A demi-mots, Macky Sall laisse planer l'éventualité d'un coup d'Etat. Coup de bluff pour tempérer les ardeurs de l'opposition ou agenda caché du chef de l'Etat ? Le temps apportera certainement la réponse à la question. En tout cas, une chose est certaine : le président Macky Sall est un fin stratège.
A preuve, il se susurre que des tractations souterraines sont en cours où il est mis en jeu la possibilité de gracier ou d'amnistier les prisonniers « politiques » dont Ousmane Sonko et son dauphin Diomaye Faye. L'on peut, cependant, se poser la question de savoir si les leaders du Pastef mordront à l'hameçon. Il est difficile, pour l'instant, de répondre à cette question.

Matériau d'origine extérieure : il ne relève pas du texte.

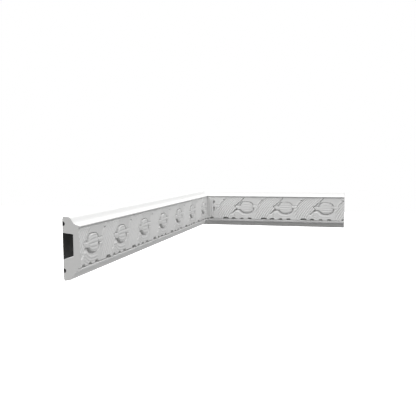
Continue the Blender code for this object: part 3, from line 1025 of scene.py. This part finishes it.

Mais une chose est certaine : de la posture de Ousmane Sonko dépendra la suite de la lutte engagée par l'opposition qui, malgré les fortunes diverses de ses leaders, présente, jusque-là, un front uni contre Macky Sall. Cela dit, il n'est pas exclu qu'Ousmane Sonko accepte les offres de Macky Sall. Car en politique, tout est de l'ordre du possible. Pour preuve, l'on l'a récemment vu au Tchad avec Succès Masra qui, de l'opposition, est passé, avec armes et bagages, au pouvoir au point d'être nommé Premier ministre.
Et si après tout, un tel compromis permettrait au Sénégal d'éviter le destin funeste que lui prédisent les théoriciens de l'apocalypse, pourquoi pas, pourrait-on se demander ? Car, dans tous les cas, il n'est de l'intérêt de personne de voir le Sénégal partir en flammes.